**TASK PROMPT:** Begin at the line containing "holder_half_length + foam_inset))" in the entries below and end at the line containing "if empty is"; transcribe that range exactly and nothing outside it.
★ ★ ★ ★ ★ ★ ★
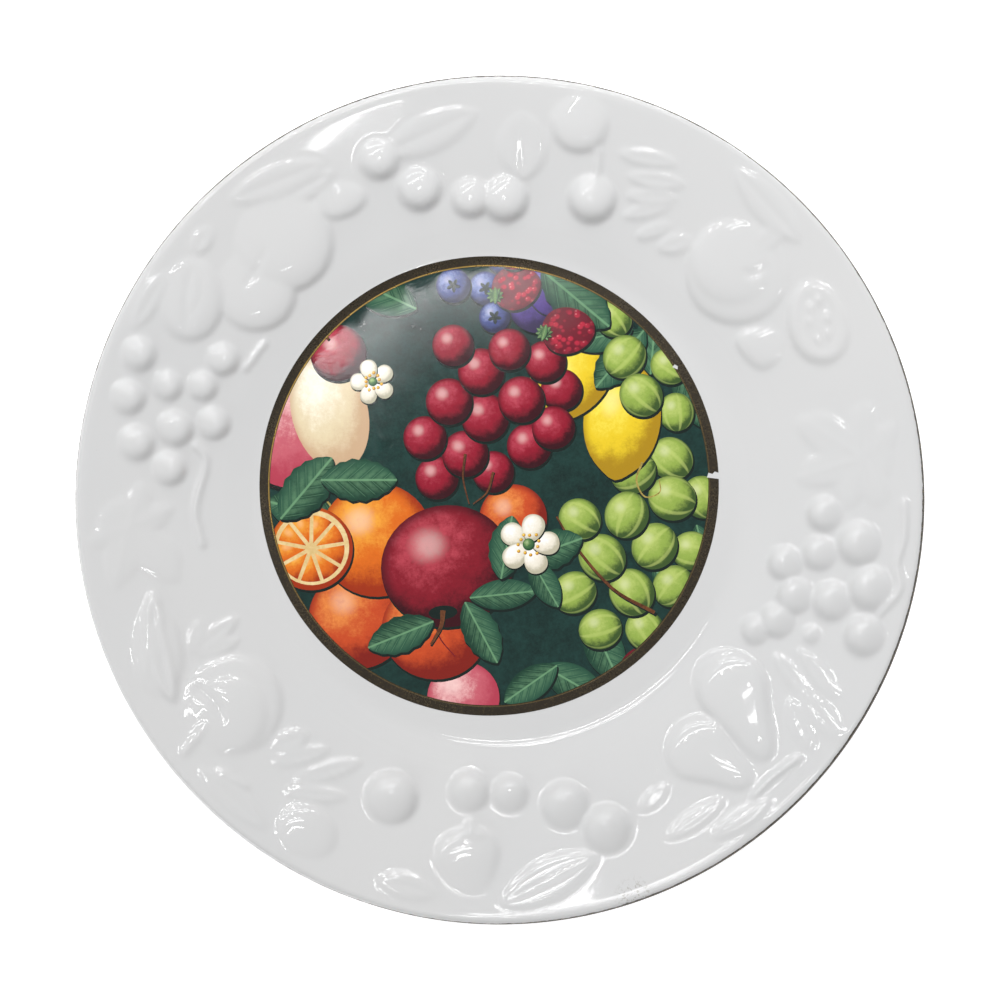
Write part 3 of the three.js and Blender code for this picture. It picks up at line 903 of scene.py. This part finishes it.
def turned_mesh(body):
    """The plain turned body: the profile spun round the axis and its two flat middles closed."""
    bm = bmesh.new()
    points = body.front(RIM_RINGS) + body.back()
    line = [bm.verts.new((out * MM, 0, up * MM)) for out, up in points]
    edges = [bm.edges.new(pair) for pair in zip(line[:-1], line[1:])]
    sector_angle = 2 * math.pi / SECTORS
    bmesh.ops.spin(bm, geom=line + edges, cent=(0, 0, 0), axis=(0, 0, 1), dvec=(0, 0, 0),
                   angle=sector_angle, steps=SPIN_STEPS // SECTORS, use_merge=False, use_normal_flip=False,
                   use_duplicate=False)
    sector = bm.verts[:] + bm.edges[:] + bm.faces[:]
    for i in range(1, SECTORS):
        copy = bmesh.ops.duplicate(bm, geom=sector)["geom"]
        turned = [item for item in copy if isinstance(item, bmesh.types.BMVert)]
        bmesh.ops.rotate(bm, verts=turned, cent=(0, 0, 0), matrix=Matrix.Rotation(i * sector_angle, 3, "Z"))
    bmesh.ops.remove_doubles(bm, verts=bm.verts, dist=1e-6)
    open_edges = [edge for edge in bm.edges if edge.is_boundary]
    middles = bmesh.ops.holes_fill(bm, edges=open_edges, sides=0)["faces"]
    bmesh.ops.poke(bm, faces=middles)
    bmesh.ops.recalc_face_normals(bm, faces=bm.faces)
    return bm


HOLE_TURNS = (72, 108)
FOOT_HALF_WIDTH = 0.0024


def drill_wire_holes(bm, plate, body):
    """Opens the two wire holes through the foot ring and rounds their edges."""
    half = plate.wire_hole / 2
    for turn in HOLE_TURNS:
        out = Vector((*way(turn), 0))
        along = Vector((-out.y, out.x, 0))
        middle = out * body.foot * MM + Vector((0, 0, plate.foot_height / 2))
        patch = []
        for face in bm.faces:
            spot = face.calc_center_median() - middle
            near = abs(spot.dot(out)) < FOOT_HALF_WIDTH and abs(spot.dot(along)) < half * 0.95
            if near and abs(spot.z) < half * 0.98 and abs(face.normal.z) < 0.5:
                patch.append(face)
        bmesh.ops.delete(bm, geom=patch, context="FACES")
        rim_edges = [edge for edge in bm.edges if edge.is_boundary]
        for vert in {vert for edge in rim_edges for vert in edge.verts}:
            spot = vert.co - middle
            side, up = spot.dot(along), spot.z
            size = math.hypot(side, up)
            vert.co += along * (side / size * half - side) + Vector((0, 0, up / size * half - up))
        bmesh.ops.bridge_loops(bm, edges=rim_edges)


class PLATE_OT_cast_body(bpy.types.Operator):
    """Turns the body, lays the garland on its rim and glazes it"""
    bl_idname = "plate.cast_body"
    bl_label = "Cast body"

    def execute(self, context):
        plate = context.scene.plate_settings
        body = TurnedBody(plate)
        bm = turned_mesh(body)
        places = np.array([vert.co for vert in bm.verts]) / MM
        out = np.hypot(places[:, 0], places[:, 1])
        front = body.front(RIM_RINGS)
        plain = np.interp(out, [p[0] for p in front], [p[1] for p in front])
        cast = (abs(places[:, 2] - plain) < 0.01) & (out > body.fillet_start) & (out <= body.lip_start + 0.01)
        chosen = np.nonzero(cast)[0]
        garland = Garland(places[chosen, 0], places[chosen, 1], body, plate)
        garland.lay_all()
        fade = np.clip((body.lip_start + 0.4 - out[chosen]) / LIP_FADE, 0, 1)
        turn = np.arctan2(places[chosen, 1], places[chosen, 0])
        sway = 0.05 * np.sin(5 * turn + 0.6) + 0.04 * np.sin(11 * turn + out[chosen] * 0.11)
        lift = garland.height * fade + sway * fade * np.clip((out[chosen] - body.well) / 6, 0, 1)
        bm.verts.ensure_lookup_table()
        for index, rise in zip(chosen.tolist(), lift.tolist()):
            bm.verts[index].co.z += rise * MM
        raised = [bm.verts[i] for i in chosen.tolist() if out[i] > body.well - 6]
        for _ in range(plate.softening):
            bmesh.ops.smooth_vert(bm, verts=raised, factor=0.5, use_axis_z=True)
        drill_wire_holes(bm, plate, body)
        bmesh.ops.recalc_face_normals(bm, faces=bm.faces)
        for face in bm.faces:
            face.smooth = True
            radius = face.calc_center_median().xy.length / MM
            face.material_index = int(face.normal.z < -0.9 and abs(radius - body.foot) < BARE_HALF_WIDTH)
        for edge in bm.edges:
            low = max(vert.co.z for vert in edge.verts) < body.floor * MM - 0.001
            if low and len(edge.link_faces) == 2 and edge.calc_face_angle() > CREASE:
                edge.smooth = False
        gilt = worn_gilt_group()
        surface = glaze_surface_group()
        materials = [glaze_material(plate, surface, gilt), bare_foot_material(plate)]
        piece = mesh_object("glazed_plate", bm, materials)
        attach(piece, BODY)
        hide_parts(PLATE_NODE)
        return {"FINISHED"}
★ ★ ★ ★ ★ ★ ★
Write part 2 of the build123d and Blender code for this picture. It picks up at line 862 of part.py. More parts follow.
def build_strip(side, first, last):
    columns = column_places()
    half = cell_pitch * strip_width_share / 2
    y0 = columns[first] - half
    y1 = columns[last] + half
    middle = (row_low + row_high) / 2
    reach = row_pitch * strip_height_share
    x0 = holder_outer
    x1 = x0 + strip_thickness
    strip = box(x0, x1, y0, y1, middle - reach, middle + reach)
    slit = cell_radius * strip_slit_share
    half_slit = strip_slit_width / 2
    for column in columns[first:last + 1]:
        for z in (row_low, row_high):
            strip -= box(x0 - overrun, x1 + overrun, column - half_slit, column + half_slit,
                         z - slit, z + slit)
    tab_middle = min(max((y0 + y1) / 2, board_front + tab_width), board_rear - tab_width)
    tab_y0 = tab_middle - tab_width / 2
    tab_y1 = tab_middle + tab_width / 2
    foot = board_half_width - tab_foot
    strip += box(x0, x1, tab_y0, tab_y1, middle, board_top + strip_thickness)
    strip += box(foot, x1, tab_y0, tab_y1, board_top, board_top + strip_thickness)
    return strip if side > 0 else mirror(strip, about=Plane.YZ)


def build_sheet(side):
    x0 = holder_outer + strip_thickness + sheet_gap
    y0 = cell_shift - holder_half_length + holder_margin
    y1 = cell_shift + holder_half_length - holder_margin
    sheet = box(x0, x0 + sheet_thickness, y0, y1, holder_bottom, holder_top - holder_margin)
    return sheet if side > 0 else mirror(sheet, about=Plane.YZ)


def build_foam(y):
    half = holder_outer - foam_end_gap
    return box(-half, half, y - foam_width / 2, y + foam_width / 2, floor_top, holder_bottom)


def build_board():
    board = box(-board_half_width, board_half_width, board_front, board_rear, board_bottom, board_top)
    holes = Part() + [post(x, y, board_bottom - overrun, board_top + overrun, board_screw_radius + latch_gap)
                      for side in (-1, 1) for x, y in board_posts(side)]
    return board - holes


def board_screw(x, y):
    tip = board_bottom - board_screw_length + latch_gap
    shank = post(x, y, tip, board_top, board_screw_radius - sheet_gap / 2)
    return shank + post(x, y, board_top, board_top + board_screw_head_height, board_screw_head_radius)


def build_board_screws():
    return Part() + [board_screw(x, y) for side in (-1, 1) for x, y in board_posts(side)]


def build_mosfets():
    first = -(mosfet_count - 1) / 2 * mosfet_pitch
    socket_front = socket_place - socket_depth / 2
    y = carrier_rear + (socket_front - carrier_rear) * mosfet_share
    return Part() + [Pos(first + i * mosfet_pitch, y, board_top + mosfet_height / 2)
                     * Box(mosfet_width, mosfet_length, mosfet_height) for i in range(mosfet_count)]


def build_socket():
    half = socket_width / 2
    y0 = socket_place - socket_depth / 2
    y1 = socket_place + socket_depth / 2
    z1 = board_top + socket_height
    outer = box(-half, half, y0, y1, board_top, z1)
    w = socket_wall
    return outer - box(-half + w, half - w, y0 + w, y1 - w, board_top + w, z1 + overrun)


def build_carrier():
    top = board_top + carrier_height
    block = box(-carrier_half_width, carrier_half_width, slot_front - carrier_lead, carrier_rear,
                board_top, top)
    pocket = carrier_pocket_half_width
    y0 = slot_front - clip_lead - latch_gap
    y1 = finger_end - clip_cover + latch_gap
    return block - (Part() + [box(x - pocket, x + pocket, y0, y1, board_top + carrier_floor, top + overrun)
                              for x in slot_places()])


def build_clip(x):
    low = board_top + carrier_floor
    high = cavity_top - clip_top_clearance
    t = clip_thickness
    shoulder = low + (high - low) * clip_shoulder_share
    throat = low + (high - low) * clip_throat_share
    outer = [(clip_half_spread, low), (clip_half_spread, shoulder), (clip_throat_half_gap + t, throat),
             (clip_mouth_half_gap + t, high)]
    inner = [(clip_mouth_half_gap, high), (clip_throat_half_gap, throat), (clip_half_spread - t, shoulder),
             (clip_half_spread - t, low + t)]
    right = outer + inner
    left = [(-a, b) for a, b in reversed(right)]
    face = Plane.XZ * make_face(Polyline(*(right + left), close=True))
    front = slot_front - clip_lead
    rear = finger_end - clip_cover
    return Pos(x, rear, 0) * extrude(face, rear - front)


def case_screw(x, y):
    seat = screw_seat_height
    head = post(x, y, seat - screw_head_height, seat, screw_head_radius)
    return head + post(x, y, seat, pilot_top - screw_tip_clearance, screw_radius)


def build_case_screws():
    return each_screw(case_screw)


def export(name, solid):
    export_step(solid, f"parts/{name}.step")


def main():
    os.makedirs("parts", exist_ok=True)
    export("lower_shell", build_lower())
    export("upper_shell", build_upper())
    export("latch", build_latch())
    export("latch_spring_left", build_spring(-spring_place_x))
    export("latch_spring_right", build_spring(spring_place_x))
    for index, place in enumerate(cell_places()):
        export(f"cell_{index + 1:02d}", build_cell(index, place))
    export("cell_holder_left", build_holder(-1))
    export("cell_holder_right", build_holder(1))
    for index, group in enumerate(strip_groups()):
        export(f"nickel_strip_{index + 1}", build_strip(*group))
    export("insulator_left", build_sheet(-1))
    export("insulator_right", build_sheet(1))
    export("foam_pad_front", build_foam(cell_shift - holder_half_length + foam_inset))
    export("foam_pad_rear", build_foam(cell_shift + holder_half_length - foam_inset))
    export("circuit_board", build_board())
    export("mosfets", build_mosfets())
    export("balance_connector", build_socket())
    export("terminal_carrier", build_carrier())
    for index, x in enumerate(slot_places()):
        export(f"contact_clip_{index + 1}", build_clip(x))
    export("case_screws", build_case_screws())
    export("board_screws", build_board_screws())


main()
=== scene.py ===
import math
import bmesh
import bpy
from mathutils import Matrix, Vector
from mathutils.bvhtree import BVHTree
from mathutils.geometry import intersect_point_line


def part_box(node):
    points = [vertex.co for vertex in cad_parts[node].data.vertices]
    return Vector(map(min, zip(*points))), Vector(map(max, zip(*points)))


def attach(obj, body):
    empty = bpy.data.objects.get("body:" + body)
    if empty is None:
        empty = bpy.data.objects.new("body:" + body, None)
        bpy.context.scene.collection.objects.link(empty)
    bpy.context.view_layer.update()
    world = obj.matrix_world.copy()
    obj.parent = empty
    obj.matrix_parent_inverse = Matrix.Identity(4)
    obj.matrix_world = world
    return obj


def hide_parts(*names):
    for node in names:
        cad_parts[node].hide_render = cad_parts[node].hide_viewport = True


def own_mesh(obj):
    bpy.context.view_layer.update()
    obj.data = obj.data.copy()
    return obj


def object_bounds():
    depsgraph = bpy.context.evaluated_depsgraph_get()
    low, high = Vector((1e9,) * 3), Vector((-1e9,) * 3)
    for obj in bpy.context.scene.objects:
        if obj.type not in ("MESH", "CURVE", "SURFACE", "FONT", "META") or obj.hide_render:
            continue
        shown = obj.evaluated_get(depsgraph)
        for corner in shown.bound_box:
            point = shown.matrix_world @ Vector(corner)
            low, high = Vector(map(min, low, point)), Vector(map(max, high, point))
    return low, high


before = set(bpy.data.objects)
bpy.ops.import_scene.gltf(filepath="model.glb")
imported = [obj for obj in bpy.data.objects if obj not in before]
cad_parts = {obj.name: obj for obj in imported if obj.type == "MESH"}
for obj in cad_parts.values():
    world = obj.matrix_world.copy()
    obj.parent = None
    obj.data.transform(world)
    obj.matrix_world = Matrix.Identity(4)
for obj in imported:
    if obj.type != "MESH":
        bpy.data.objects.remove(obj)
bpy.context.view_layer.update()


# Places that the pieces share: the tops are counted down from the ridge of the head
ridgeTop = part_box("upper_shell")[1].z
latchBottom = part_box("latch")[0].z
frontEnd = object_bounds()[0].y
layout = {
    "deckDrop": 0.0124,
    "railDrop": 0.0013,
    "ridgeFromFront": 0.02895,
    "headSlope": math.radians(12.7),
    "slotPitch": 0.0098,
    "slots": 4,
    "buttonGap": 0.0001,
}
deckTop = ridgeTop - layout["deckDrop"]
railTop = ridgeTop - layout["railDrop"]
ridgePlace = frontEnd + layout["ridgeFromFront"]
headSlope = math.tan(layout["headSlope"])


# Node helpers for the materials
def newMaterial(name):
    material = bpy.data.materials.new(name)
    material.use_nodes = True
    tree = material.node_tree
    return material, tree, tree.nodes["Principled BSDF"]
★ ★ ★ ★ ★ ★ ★
**TASK SOLUTION:**
    export("foam_pad_front", build_foam(cell_shift - holder_half_length + foam_inset))
    export("foam_pad_rear", build_foam(cell_shift + holder_half_length - foam_inset))
    export("circuit_board", build_board())
    export("mosfets", build_mosfets())
    export("balance_connector", build_socket())
    export("terminal_carrier", build_carrier())
    for index, x in enumerate(slot_places()):
        export(f"contact_clip_{index + 1}", build_clip(x))
    export("case_screws", build_case_screws())
    export("board_screws", build_board_screws())


main()
=== scene.py ===
import math
import bmesh
import bpy
from mathutils import Matrix, Vector
from mathutils.bvhtree import BVHTree
from mathutils.geometry import intersect_point_line


def part_box(node):
    points = [vertex.co for vertex in cad_parts[node].data.vertices]
    return Vector(map(min, zip(*points))), Vector(map(max, zip(*points)))


def attach(obj, body):
    empty = bpy.data.objects.get("body:" + body)
    if empty is None:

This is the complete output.